Here's an illustration. Two Seattle chefs, both with inquiring minds, fine palates and deft hands, have on their menus a dish called Caponata. Not so.

I wrote a post a couple of months ago picking on Il Corvo, a lovely, lunch-only restaurant in Pioneer Square with ethereal, handmade pasta. I admire the restaurant tremendously. Chef Mike Easton happens to offer an appetizer that he calls caponata. But it's not caponata. Why? Because it contains no eggplant. Without eggplant, it's more of a giardiniera, perfectly delicious, with sweet & sour pickled cauliflower and other seasonal vegetables.

Today, in a review of Maria Hines's new Agrodolce, Provi Cicero mentions the "the sweet-sour tension in caponata made with Brussels sprouts instead of eggplant."

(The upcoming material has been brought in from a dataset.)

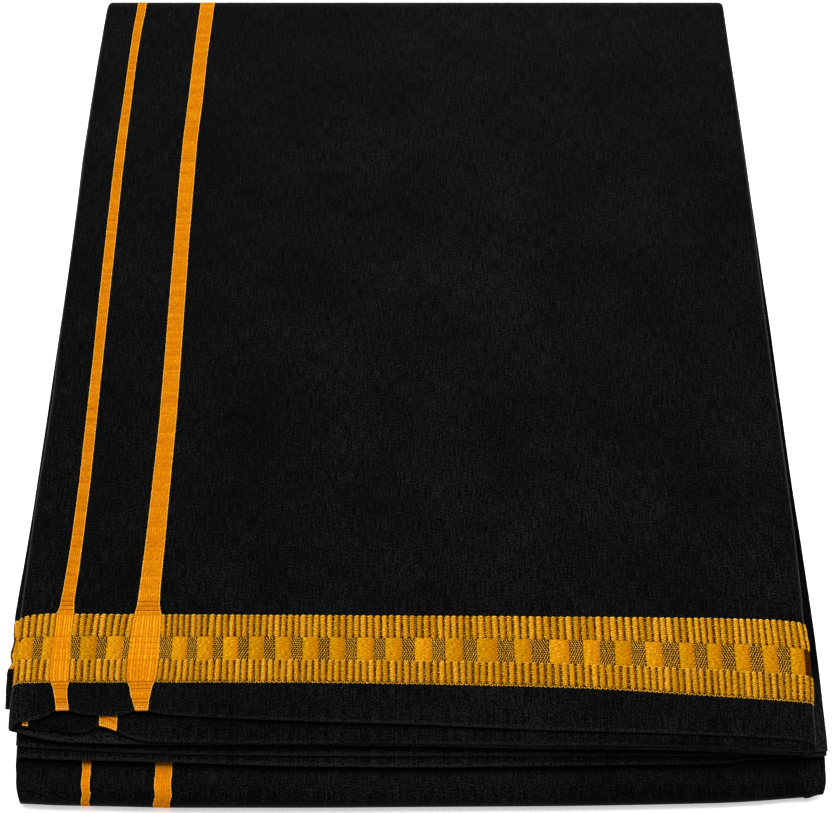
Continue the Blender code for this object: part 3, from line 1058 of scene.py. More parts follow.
@dataclass
class FoldedPanel:
    """The outer ply of a panel: a margin under its left side, the fold, the top, and the right hook."""

    shape: StackShape
    loom: Loom
    layer: Layer
    top: float
    depth: float
    edge: str
    margin_x: float = -85.0 * MM
    ply: float = 0.62 * MM
    hook_turn: float = math.radians(35)
    wraps_far_end: bool = True
    straight_y: float = -152.0 * MM
    # The small arches at the stripes' ends, in millimetres: rows of (x, width, height).
    arches: tuple[tuple[float, float, float], ...] = (
        (-136.8, 5.2, 0.75), (-105.6, 6.4, 0.85), (-122, 8.0, -0.35))
    fold_steps: int = 12
    bend_steps: int = 18
    outer: Array = field(init=False)
    inner: Array = field(init=False)
    woven: Array = field(init=False)

    def columns(self) -> list[tuple[float, float, float, float, float]]:
        """The section as (u, x, depth, normal x, normal depth), from the margin to the hook."""
        half, radius = self.shape.half_width, self.depth / 2
        left, right = -half + radius, half - radius
        span = right - left
        columns = [(-(math.pi * radius + x - left), x, self.depth, 0.0, 1.0)
                   for x in np.linspace(self.margin_x, left, 26)[:-1]]
        for angle in np.linspace(-math.pi / 2, math.pi / 2, self.fold_steps + 1)[:-1]:
            out, down = -math.cos(angle), -math.sin(angle)
            u = (angle - math.pi / 2) * radius
            columns.append((u, left + radius * out, radius + radius * down, out, down))
        columns += [(u, left + u, 0.0, 0.0, -1.0)
                    for u in stations(self.loom.marks(span), (9, 4, 18, 5, 12, 54, 10))]
        for angle in np.linspace(0, math.pi / 2 + self.hook_turn, self.fold_steps)[1:]:
            out, down = math.sin(angle), -math.cos(angle)
            columns.append((span + angle * radius, right + radius * out, radius + radius * down, out, down))
        return columns

    def rows(self) -> list[Pair]:
        """The (v, turn) of each row, from the cut end."""
        near, far = self.loom.border
        flat_end = far + self.shape.far_bend_y - self.straight_y
        marks = (0.0, 4 * MM, near, far, far + 38 * MM, flat_end)
        rows = [(v, 0.0) for v in stations(marks, (6, 8, 18, 14, 70))]
        if self.wraps_far_end:
            rows += [(flat_end + turn * self.shape.height / 2, turn)
                     for turn in np.linspace(0, math.pi, self.bend_steps + 1)[1:]]
        return rows

    def along(self, v: float, x: Array, edge_y: Array) -> Array:
        """The y of a woven v.

        Args:
            v: the place along the cloth.
            x: where it is across the stack.
            edge_y: the y of the cut end there.

        Returns:
            The y.
        """
        near, far = self.loom.border
        low, high = (curve_through(x, edge) for edge in (self.loom.border_near, self.loom.border_far))
        if v <= near:
            return edge_y + (low - edge_y) * v / near
        if v <= far:
            return low + (high - low) * (v - near) / (far - near)
        ease = 1 - soft_step(v, far, far + 42 * MM)
        return self.straight_y + v - far + (high - self.straight_y) * ease

    def across(self, u: Array, even_x: Array, y: Array) -> Array:
        """The x of each column.

        Args:
            u: the columns' woven places.
            even_x: their x in the even stack.
            y: where along the stack.

        Returns:
            The x.
        """
        half, loom = self.shape.half_width, self.loom
        span = 2 * (half - self.depth / 2)
        left, right = self.shape.reach(self.layer, y)
        calm = curve_through(y, loom.calm_right) if self.layer is Layer.TOP else right
        anchors = np.array(loom.marks(span))
        x = np.empty_like(even_x)
        for k, (near, far) in enumerate(zip(half - left, calm - half)):
            if u[k] <= 0:
                x[k] = even_x[k] + near
            elif u[k] >= span:
                x[k] = even_x[k] + right[k] - half
            else:
                drifts = np.array([np.interp(y[k], loom.drift[:, 0], side) for side in loom.drift.T[1:]])
                base = near * (1 - u[k] / span) + far * (u[k] / span)
                held = near * (1 - anchors[1:5] / span) + far * (anchors[1:5] / span)
                offsets = np.array([0.0, *(drifts - held), 0.0, 0.0, right[k] - calm[k]])
                x[k] = even_x[k] + base + np.interp(u[k], anchors, offsets)
        return x

    def lift(self, x: Array, y: Array, edge_y: Array) -> Array:
        """How far the top stands off its even height.

        Args:
            x: positions across the stack.
            y: positions along the stack.
            edge_y: the y of the cut end.

        Returns:
            The lift of its creases, and of the small arches at the stripes' ends.
        """
        rise = sum(crease.rise(x, y) for crease in self.shape.creases)
        near = 1 - soft_step(y - edge_y, 0.0, 26 * MM)
        for middle, width, height in self.arches:
            rise = rise + near * height * MM * bell(x, middle * MM, width * MM)
        return rise

    def cut_end(self, x: Array, below: Array) -> Array:
        """The y of the cut end: the panel's own edge on top, and the margin's below the fold.

        Args:
            x: where to read it.
            below: how far each place is below the fold, from 0 to 1.

        Returns:
            The y of the cut end.
        """
        edge = self.shape.near_edge(self.edge, x)
        if self.layer is Layer.TOP:
            edge = edge * (1 - below) + self.shape.near_edge("margin", x) * below
        return edge + self.ply / 2

    def shape_grids(self) -> None:
        """Work out the outer and inner faces."""
        on_top = self.layer is Layer.TOP
        u, even_x, depth, out_x, out_depth = np.array(self.columns()).T
        below = soft_step(depth, self.depth * 0.35, self.depth * 0.65) * (even_x < 0)
        sink = self.shape.height - self.top
        outer, inner, woven = [], [], []
        for v, turn in self.rows():
            edge_y = self.cut_end(even_x, below)
            x = self.across(u, even_x, self.along(v, even_x, edge_y))
            if on_top:
                edge_y = self.cut_end(x, below)
            y = self.along(v, x, edge_y)
            raised = self.lift(x, y, edge_y) * (1 - below) if on_top and not turn else 0.0
            for grid, inset in ((outer, 0.0), (inner, self.ply)):
                along_y, z = self.shape.far_path(depth + sink - out_depth * inset, turn, y)
                even = np.stack((x - out_x * inset, np.broadcast_to(along_y, x.shape), z + raised), -1)
                grid.append(self.shape.sink(even))
            woven.append(np.stack((u, np.full_like(u, v)), -1))
        self.outer, self.inner, self.woven = np.array(outer), np.array(inner), np.array(woven)

    def build(self, name: str) -> tuple[Object, LoomFace]:
        """Make the panel's outer ply, with the stripes' dye and the border's ground between them.

        Args:
            name: what the names of the piece and of its face begin with.

        Returns:
            The piece, and its outer face for the pads.
        """
        self.shape_grids()
        u, v = np.moveaxis((self.woven[:-1, :-1] + self.woven[1:, 1:]) / 2, -1, 0)
        near, far = self.loom.border
        dye = np.where((v > near) & (v < far), Dye.GROUND.value, Dye.BLACK.value)
        for start, end in self.loom.stripes:
            dye[(u > start) & (u < end)] = Dye.ORANGE.value
        piece = SheetMesh(name + "_cloth", self.outer, self.inner, self.woven, dye).build()
        return piece, LoomFace(name + "_face", self.outer, self.woven)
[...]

Noooo! Look, I'm all for culinary innovation, if that's what the chef wants to serve. I'm all for cauliflower and Brussels sprouts, pickled, sautéed, boiled, mashed. Go ahead, be my guest. But there's a reason that things have names.

It's not a mere regional difference in nomenclature (we say "trunk," the Brits say "boot"). It's not a metaphor or a simiile ("Happiness is a warm puppy," "My love is like a red, red rose").

The expression that you can't make an omelet without breaking eggs? Well, you could make something that looks like kinda looks like an omelet without any eggs at all. You could serve just about any white wine and pretend it's chardonnay.

Nor is the distinction symbolic. You can find half a dozen recipes for "scrapple" online, for example, but they all use pork; that's what makes it scrapple. You can find plenty of recipes for caponata in a bookshelf of Italian recipe books, but they all start with eggplant. That's what makes it caponata. The authentic caponata in the picture: at a restaurant called Vecchietti in Palermo, Sicily.

Authenticity: it's more than traditional; it's historic and absolute. The chef, the cook, doesn't get to decide.

Agree? Disagree? Hit the Comments link!

1 Comment

Totally agree!!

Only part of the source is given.